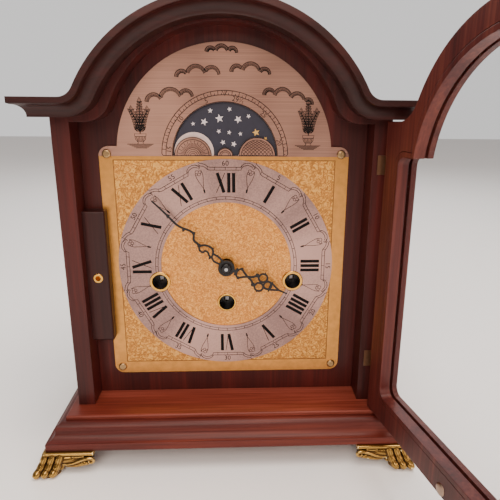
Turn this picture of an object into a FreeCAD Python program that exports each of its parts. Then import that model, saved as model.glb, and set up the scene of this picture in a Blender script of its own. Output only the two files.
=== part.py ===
import FreeCAD, Part
import math
import os

V = FreeCAD.Vector
os.makedirs("parts", exist_ok=True)

# Bracket clock with an arched hood, a hinged glazed door and a moon dial.
# Millimetres. +X is the viewer's right, -Y the front, +Z up. The origin is on the
# table under the middle of the plinth.

# ---- plinth and feet ----
FOOT_H = 20.0            # table to the underside of the plinth
PLINTH_W = 281.4         # over the bottom fillet
PLINTH_D = 190.0
PLINTH_H = 22.2          # to the top of the floor board
FLOOR_T = 3.2            # edge of the floor board that shows above the moulding
FLOOR_BOARD_T = 9.0
PLINTH_P = 13.2          # projection of the moulding past the floor board
PLINTH_RING = 34.0       # width of the mitred frame
PLINTH_FILLET = 6.1      # height of the flat band at the bottom
WAIST_P = 6.7            # projection where the moulding's round turns into its hollow
WAIST_UP = 6.6           # the waist over the flat band
LEDGE_P = 2.2            # flat step between the floor board's edge and the round
POST_SETBACK = 29.6      # plinth front to the front edges of the side boards

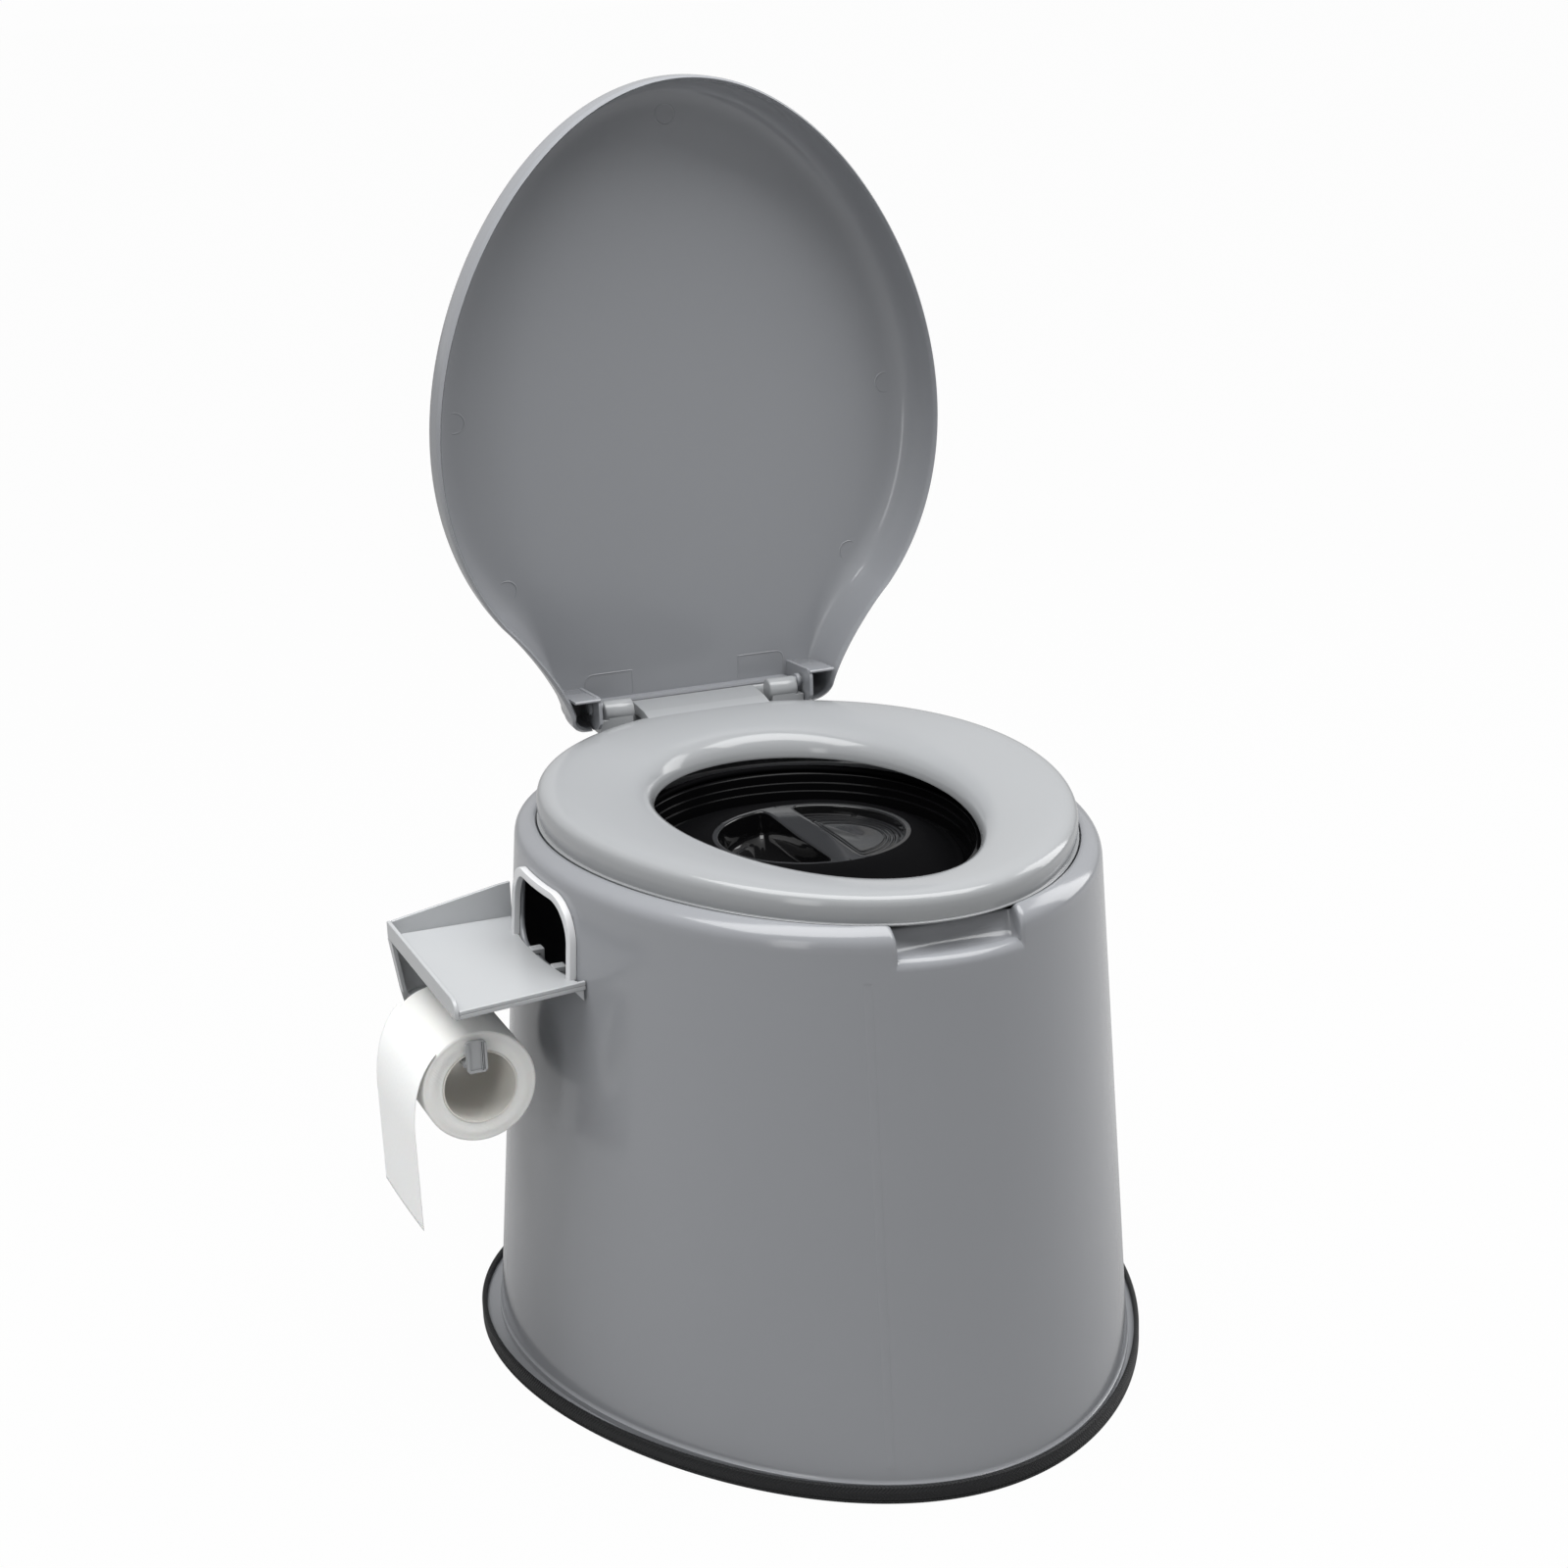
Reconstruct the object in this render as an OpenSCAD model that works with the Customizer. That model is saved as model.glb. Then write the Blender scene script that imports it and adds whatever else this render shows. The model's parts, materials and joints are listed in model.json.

※

THE REQUEST -> Nothing in the data may differ; print all of it exactly as written.

ANSWER BELOW ->
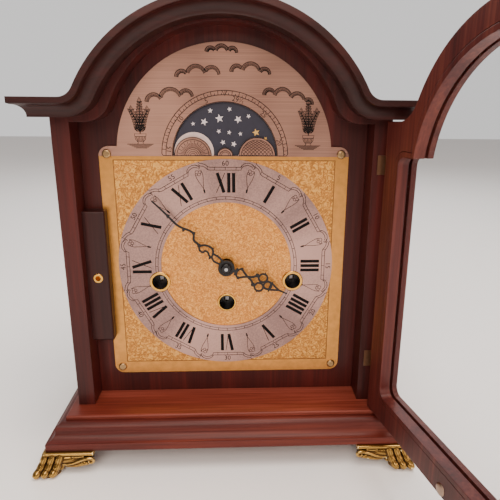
Turn this picture of an object into a FreeCAD Python program that exports each of its parts. Then import that model, saved as model.glb, and set up the scene of this picture in a Blender script of its own. Output only the two files.
=== part.py ===
import FreeCAD, Part
import math
import os

V = FreeCAD.Vector
os.makedirs("parts", exist_ok=True)

# Bracket clock with an arched hood, a hinged glazed door and a moon dial.
# Millimetres. +X is the viewer's right, -Y the front, +Z up. The origin is on the
# table under the middle of the plinth.

# ---- plinth and feet ----
FOOT_H = 20.0            # table to the underside of the plinth
PLINTH_W = 281.4         # over the bottom fillet
PLINTH_D = 190.0
PLINTH_H = 22.2          # to the top of the floor board
FLOOR_T = 3.2            # edge of the floor board that shows above the moulding
FLOOR_BOARD_T = 9.0
PLINTH_P = 13.2          # projection of the moulding past the floor board
PLINTH_RING = 34.0       # width of the mitred frame
PLINTH_FILLET = 6.1      # height of the flat band at the bottom
WAIST_P = 6.7            # projection where the moulding's round turns into its hollow
WAIST_UP = 6.6           # the waist over the flat band
LEDGE_P = 2.2            # flat step between the floor board's edge and the round
POST_SETBACK = 29.6      # plinth front to the front edges of the side boards

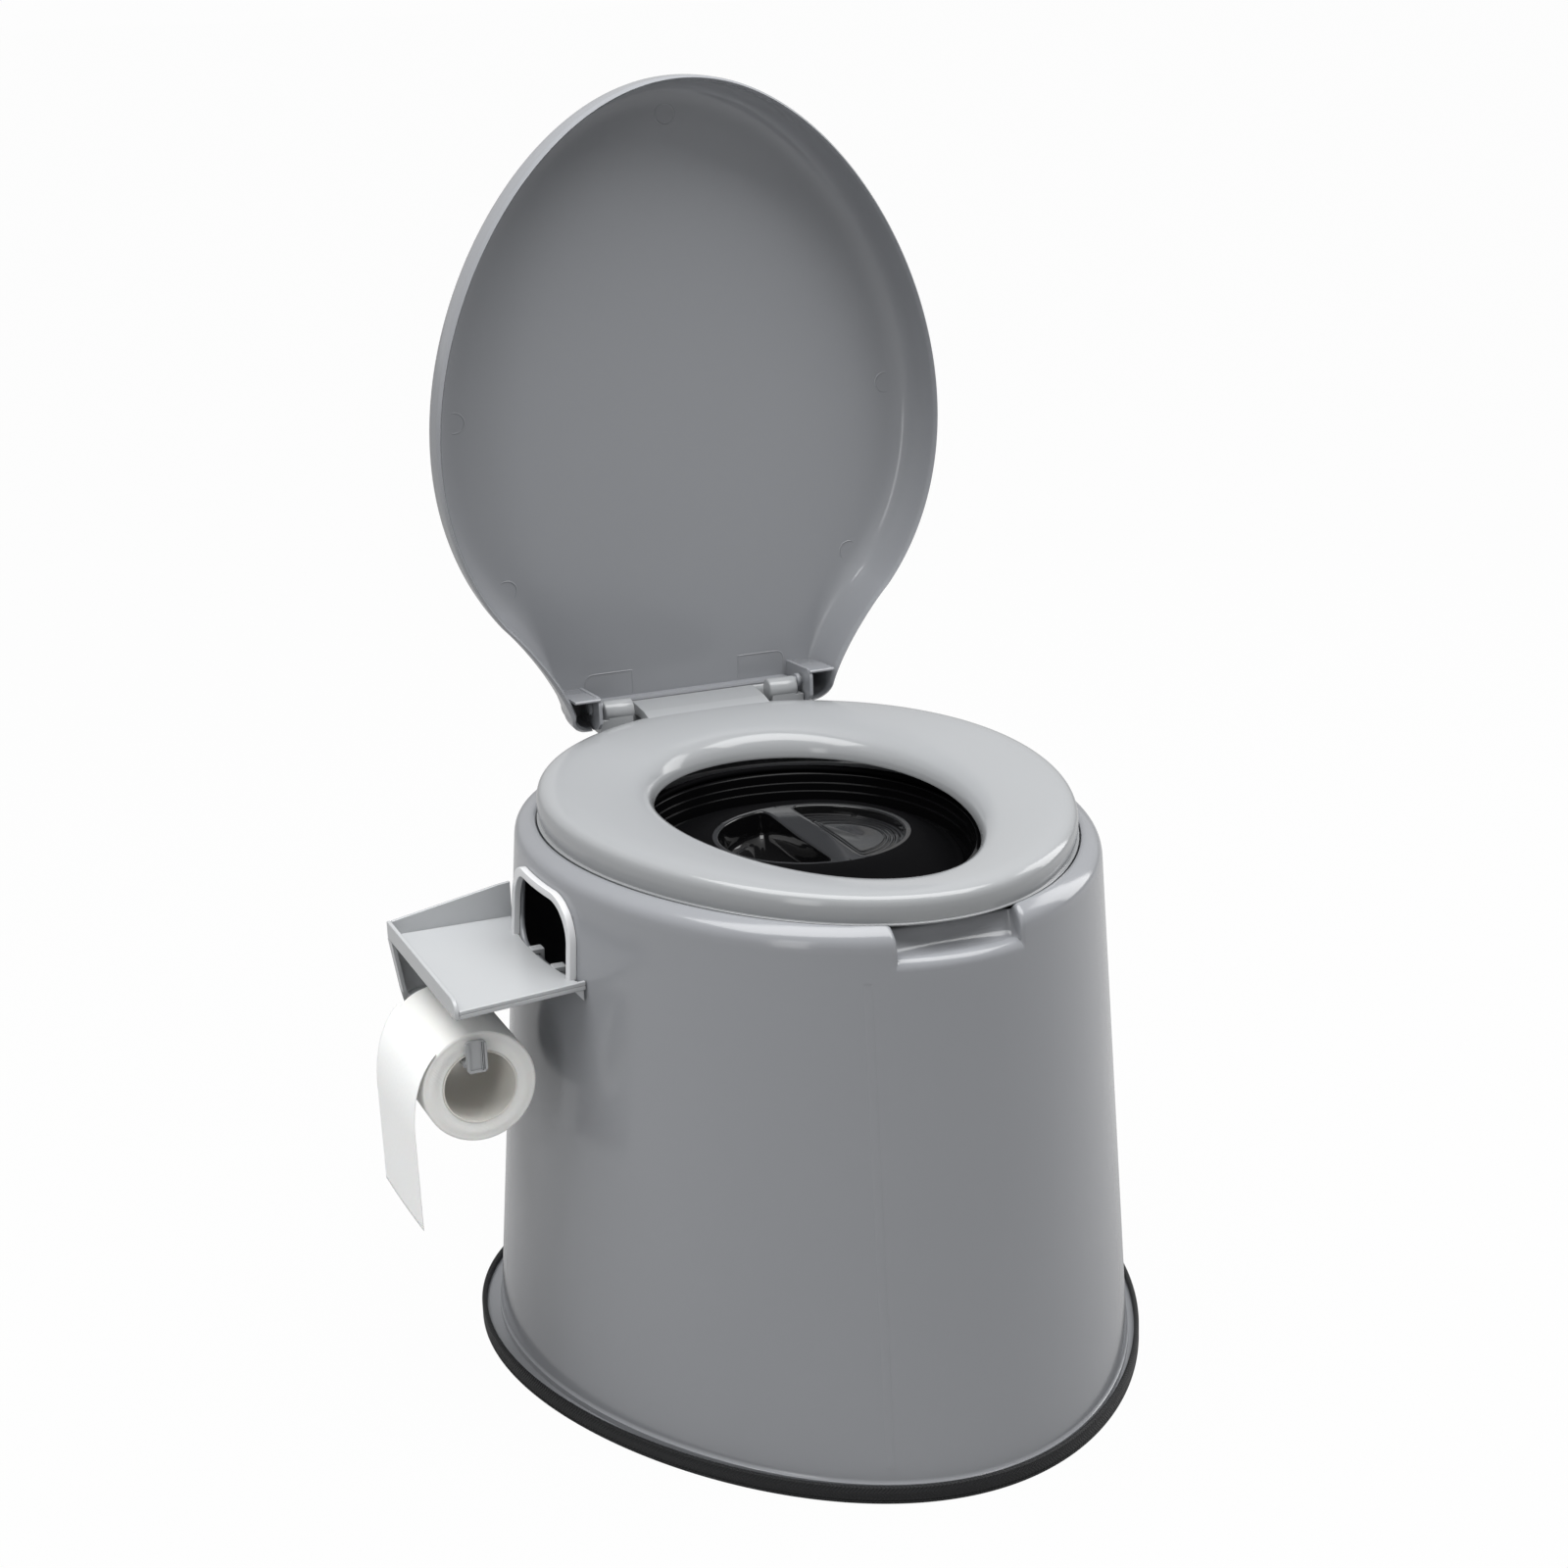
Reconstruct the object in this render as an OpenSCAD model that works with the Customizer. That model is saved as model.glb. Then write the Blender scene script that imports it and adds whatever else this render shows. The model's parts, materials and joints are listed in model.json.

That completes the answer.